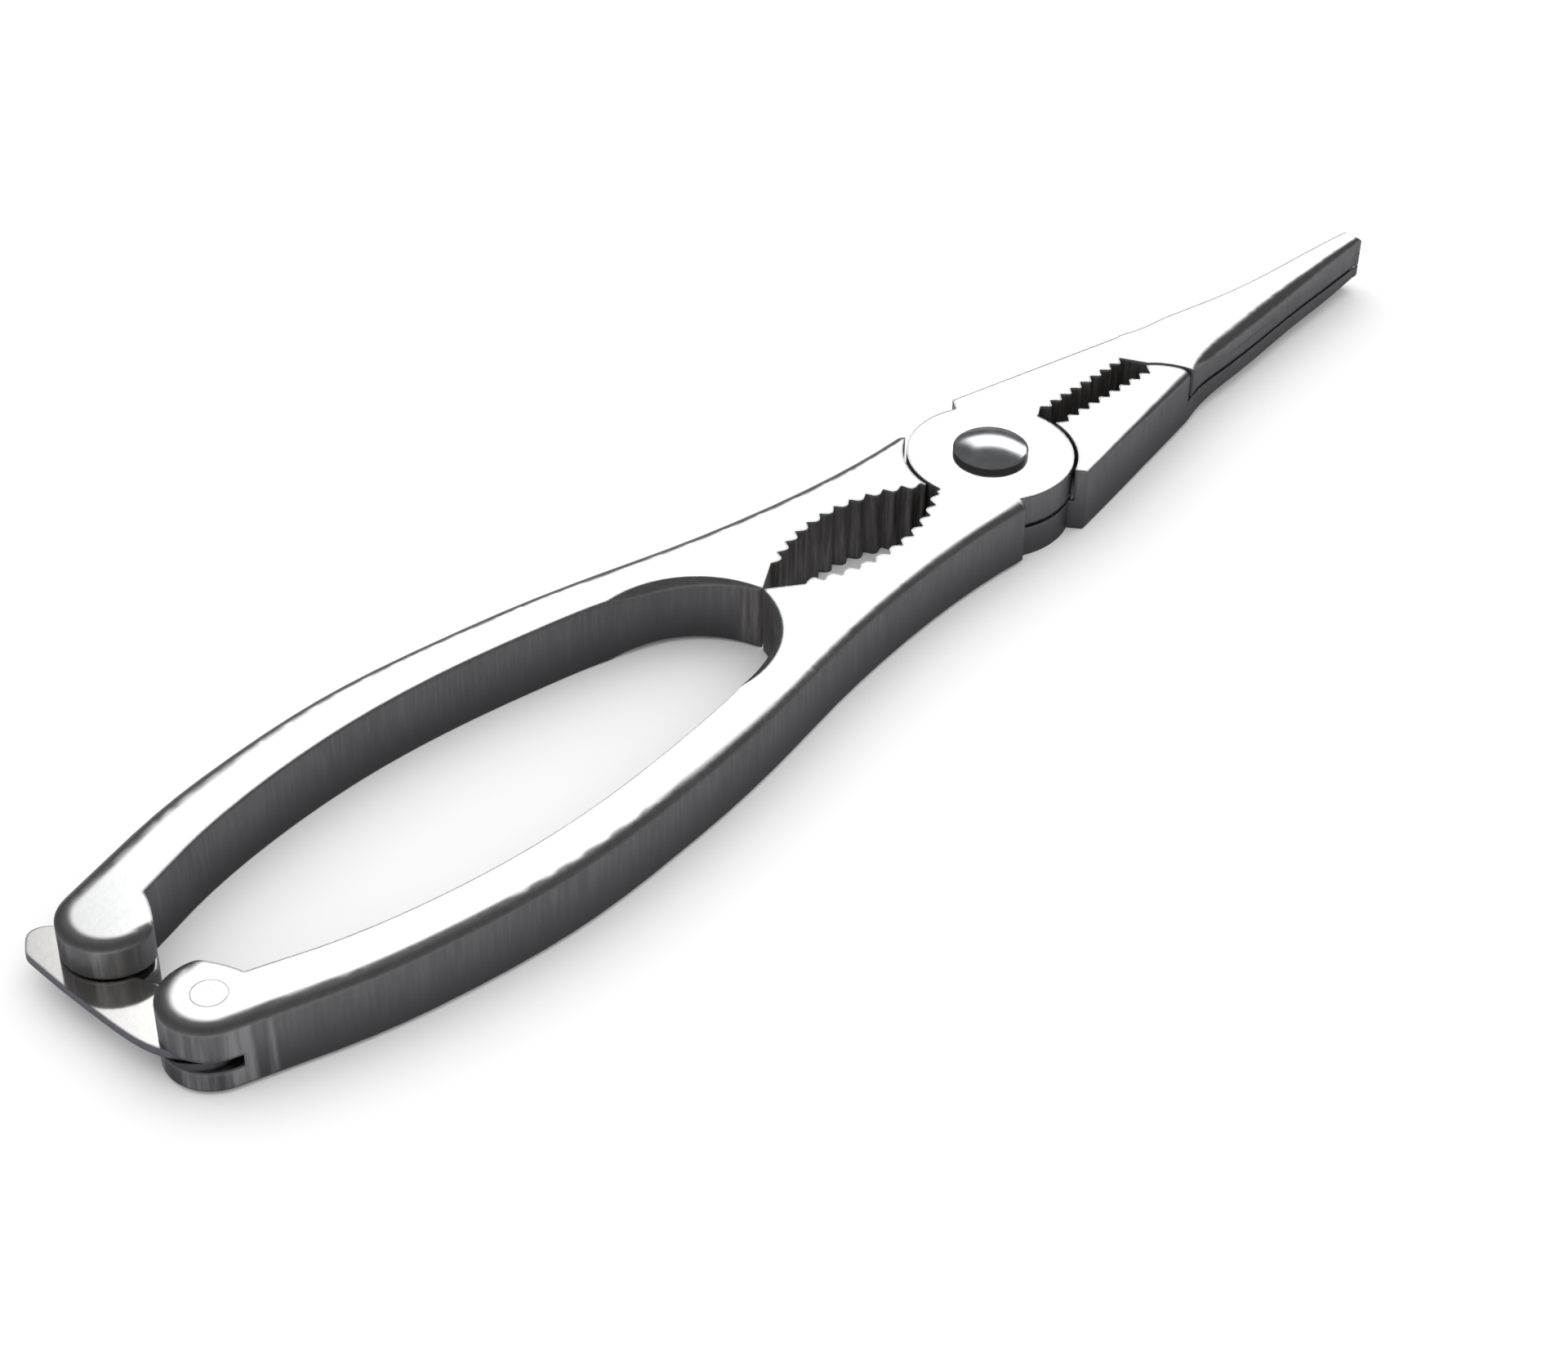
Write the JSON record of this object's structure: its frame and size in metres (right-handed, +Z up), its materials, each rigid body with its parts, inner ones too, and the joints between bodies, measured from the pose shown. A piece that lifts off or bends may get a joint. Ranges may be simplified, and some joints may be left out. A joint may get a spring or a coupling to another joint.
{
  "type": "nutcracker",
  "caption": "Lever nutcracker with crossed steel handles, a toothed nut opening behind the pivot, a toothed jaw slot and shear tips in front, and a swinging plate latch at the handle ends.",
  "frame": {"origin": "on the underside, below the middle of the closed tool with its latch plate", "axes": "+X along the tool towards the jaw tips, +Y towards the bottom lever's handle, +Z up, out of the rivet's domed head"},
  "size_m": [0.2026, 0.0398, 0.0102],
  "materials": {
    "polished_steel": "satin polished faces with fine-ground edges",
    "rivet_steel": "bright polished dome",
    "spring_steel": "drawn stainless spring wire",
    "plate_steel": "rolled stainless sheet with blued edges from polishing",
    "pin_steel": "ground stainless pin"
  },
  "bodies": {
    "top": {"top_lever": "polished_steel", "pivot_rivet": "rivet_steel", "opening_spring": "spring_steel", "latch_pin": "pin_steel"},
    "bottom": {"bottom_lever": "polished_steel", "catch_pin": "pin_steel"},
    "latch": {"latch_plate": "plate_steel"}
  },
  "joints": [
    {"name": "lever_pivot", "type": "hinge", "parent": "top", "child": "bottom", "pos_m": [0.02748, 0, 0.0042], "axis": [0, 0, -1], "range_deg": [0, 50]},
    {"name": "latch_pivot", "type": "hinge", "parent": "top", "child": "latch", "pos_m": [-0.09432, -0.008, 0.0036], "axis": [0, 0, 1], "range_deg": [-4, 65]}
  ]
}
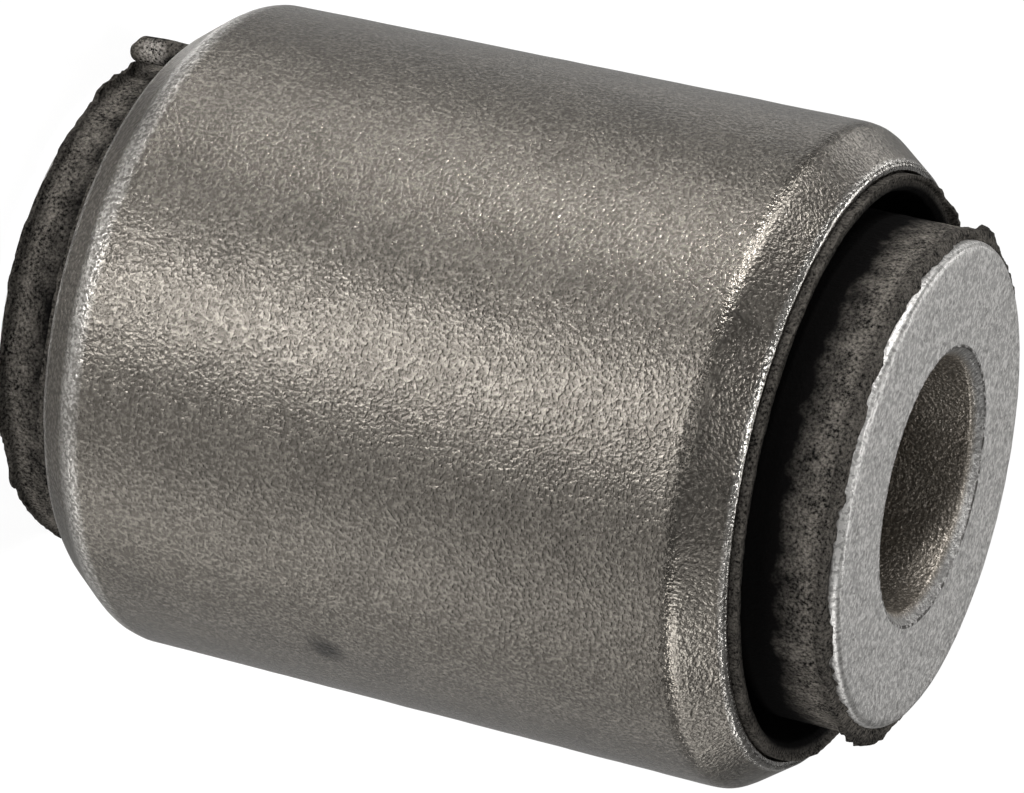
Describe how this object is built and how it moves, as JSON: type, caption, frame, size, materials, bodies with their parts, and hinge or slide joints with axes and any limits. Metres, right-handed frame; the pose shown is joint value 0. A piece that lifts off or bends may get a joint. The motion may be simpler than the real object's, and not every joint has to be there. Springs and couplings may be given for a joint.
{
  "type": "rubber metal bush",
  "caption": "Bonded rubber bush: chamfered steel outer sleeve, thick steel inner sleeve with a bolt bore, and moulded rubber between them with end grooves.",
  "frame": {"origin": "middle of the lower end face of the inner sleeve, on the bore's axis", "axes": "+Z along the bore, from the end that the bush stands on towards the end that the picture shows; +X and +Y across it"},
  "size_m": [0.032, 0.032, 0.0435],
  "materials": {
    "outer_steel": "shot-blasted steel with a warm grey conversion coat, fine pebbled grain",
    "inner_steel": "matt light grey blasted steel, rougher and darker in the bore",
    "rubber": "black moulded rubber, dusty and torn at the flash"
  },
  "bodies": {
    "root": {"outer_sleeve": "outer_steel", "inner_sleeve": "inner_steel", "rubber_body": "rubber"}
  },
  "joints": []
}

-*-

• Task to carry out:
Review the material and copy each line in which the word "piece" appears.

• Result of this task:
Write the JSON record of this object's structure: its frame and size in metres (right-handed, +Z up), its materials, each rigid body with its parts, inner ones too, and the joints between bodies, measured from the pose shown. A piece that lifts off or bends may get a joint. Ranges may be simplified, and some joints may be left out. A joint may get a spring or a coupling to another joint.
Describe how this object is built and how it moves, as JSON: type, caption, frame, size, materials, bodies with their parts, and hinge or slide joints with axes and any limits. Metres, right-handed frame; the pose shown is joint value 0. A piece that lifts off or bends may get a joint. The motion may be simpler than the real object's, and not every joint has to be there. Springs and couplings may be given for a joint.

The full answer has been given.